Now onto the somewhat major shift in our results, the fact we were financially independent for the last 12 months.  Yes, my investment gains exceeded our spending and ironically we have likely been in this state for a while as I found an error in my formula that calculated our 12 month rolling investment gains.  I had only picked 11 months instead of 12, so this has likely been the case for like six months or more.  I haven’t back calculated to confirm when this occurred yet.

So does this mean I’m quitting work? NO WAY IN HELL!  Just because the one metric looks good doesn’t mean this is sustainable, it just means we have had a low spending year and a high investment gains.  Which is why I also introduced the PF score to help keep the longer tend in mind.  Regardless it is a good feeling to know we are on the right path.

Any questions?

(click to make bigger)

Investment Net Worth June 2014

Expensive Vices

Dave is also looking to retire no later than 45, but unlike Tim has no kids and doesn’t want any. Dave is from Ontario and is working towards his CGA certification.

I try not to waste money. I over-think most things I purchase to the point of exasperating my wife with my many visits to stores and websites and constant discussion before I usually don’t purchase anything. There are two things that I don’t really hesitate in spending money on – golf, and beer.

I’ve golfed for almost 25 years now – some years more than others, but it has been one constant in my life through every summer. I really enjoy walking a course, the strategy of playing shots and the feeling of hitting the ball exactly the way you wanted to. As I’m finishing one round of golf, I’m figuring out when I can play the next one, for the entire summer.

In the same manner, but hopefully not in a destructive way, I enjoy drinking beer. I like trying out small breweries offerings, and comparing what’s been made. This past weekend, I shared a couple of 2 litre growlers with a friend in the sun and had a really good time.

I figure golf costs me somewhere between $750 and $1000 per year. I try to keep it as cheap as possible. I’ve found that used balls that I buy off the Internet for about $40 for 10 dozen balls work just as well for me as any of the balls that cost 10 times that much. I’ve owned the exact same clubs for the past 5 years and reject fancy upgrades as there would be almost zero impact to my score for the cost of the equipment. Most of my cost is green-fees, and I try to keep this as cheap as possible by playing at twilight, when there are steep discounts.

For beer, most of what I drink, I make on my stove. One of my favourite recipes (especially for summer, because it’s nice and light) takes $8 in malted barley, $4 in yeast, and $2 in hops, which makes approximately 20 litres of beer, for $0.70 per litre. More expensive beers cost a little bit more for more specialized barley, but are still reasonable. 20 litres of beer lasts me about 2 or 3 months, unless I share a lot of it.
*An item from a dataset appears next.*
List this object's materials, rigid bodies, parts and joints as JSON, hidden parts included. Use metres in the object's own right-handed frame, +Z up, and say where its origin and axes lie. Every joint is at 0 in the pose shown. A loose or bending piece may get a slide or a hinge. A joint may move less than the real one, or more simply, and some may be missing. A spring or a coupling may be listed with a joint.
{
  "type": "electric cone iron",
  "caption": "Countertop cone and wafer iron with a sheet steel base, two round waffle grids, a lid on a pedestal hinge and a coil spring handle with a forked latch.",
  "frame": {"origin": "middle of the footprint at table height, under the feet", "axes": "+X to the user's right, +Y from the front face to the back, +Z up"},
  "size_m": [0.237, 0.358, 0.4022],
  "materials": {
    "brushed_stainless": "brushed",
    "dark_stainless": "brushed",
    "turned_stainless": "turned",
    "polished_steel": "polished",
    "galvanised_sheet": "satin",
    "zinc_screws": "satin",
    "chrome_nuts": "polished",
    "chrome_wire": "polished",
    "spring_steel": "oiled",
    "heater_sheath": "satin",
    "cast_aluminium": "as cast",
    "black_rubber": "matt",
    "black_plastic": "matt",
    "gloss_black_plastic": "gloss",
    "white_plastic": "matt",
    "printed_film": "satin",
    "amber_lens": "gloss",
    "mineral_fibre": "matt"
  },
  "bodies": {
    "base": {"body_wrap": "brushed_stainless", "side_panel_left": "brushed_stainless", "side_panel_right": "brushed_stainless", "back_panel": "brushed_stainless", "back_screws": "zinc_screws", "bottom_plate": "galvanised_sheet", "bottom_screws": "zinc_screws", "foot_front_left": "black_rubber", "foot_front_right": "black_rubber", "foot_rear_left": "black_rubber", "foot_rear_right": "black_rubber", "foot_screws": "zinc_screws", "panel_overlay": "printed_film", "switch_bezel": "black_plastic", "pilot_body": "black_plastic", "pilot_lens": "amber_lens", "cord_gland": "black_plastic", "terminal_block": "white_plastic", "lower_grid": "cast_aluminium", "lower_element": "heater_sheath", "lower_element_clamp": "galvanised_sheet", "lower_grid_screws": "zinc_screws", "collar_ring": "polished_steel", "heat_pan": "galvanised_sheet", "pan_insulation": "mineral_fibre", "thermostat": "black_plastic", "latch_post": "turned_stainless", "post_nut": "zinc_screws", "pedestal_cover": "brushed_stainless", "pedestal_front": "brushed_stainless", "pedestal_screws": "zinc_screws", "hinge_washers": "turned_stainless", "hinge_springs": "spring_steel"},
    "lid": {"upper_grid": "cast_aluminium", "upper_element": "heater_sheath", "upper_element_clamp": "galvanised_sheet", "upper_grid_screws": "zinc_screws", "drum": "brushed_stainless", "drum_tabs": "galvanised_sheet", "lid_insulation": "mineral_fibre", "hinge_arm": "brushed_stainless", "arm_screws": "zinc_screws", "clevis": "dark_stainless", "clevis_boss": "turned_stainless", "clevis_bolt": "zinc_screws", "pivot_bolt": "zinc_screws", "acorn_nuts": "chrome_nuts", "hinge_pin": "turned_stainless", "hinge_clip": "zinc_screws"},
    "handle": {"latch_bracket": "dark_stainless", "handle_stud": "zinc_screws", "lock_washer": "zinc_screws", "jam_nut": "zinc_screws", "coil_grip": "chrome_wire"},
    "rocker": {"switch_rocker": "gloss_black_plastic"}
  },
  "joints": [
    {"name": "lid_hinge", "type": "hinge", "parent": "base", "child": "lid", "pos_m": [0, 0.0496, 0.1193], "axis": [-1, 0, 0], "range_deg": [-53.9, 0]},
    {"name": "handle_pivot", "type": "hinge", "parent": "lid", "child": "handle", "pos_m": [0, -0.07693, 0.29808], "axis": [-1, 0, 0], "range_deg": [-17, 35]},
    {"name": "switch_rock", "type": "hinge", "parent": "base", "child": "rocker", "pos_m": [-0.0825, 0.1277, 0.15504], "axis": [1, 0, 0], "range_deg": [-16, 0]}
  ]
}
These are my two major personal expenses. I realize that I could quit both of my vices and save 100% of the money I’m currently spending, which would leave more money to invest and eventually retire on. I’d probably be healthier without beer, and definitely richer without golf. My problem with this solution is that I like to do both things. If I were to use a 4% withdrawal rate, I would need somewhere around $25,000 saved to finance these activities (in today’s dollars). For me, I think this is worth it, even though it is expensive.

What would you classify as your major vices? Did you get rid of them to retire, or never really have any to start with?

Old is New Again: Buy It For Life

There is a forum over at Reddit called Buy It For Life, which focuses on products that are durable, high quality and practical.  In summary they tend to think planned obsolesce sucks and should be avoided where possible.  Ironically while looking into some of the items discussed you can’t help but notice that some very old technology is suddenly ‘new’ to people again.

For example, I bought a fountain pen a few months back and while I’m still getting used to it, I can understand why people like the 16th century idea.  You actually get used to using a specific pen and it flows way nicer than most disposal pens on a page.  Yes, you do have to fill it up periodically, but overall I think the hassle is worth it.  Or another classic idea is using a cast iron fry pan, while I personally love them for some cooking, while wife finds them too heavy for everyday use.  Yet in that case we were given a couple by a friend who was moving so it didn’t cost me a cent.

The general idea of buy it for life items is to consider your costs over the long haul.  Paying a higher price upfront can be more affordable in the the long run.  For example, do you buy really good quality sandals that will last you a decade or buy a cheap pair every year or two?  People may flinch from paying$100 for sandals, but if your average cost per year is only $10, it might be cheaper than paying $15 a year for cheap ones that fall apart.  Not to mention the more ‘expensive’ ones are likely much more comfortable.

Yet there is a downside I can see on the whole idea of buying it for life, it is becomes a bit of a floodgate of spending if you aren’t careful.  After all when you start justifying spending several hundred dollars on high quality goods, you might end up buying more stuff than you really need.  Just because something lasts doesn’t mean you should buy it.  After all you need to use an item frequently in order to justify the higher initial cost.  So while I’m enjoying researching products and buying some I’m also asking myself: how often will I use this?

So far to date I don’t think I’ve gone that overboard with my shopping.  I’ve bought the following so far:

  • Saddleback leather wallet and notebook cover
  • Fountain pen
  • Birkenstock sandals (my second pair, both were gifts)
  • Cast Iron frypan (gift)
  • French Press for coffee

My latest research project is looking at getting a manual coffee mill grinder. Which is another downside to buy it for life, you tend to do a lot more research on what to buy.  Yet the upside of this is you tend to be very sure on what you want before spending the money.

So do you ever invest in high quality items or do you tend to buy the cheap stuff?  What would you consider buying for life?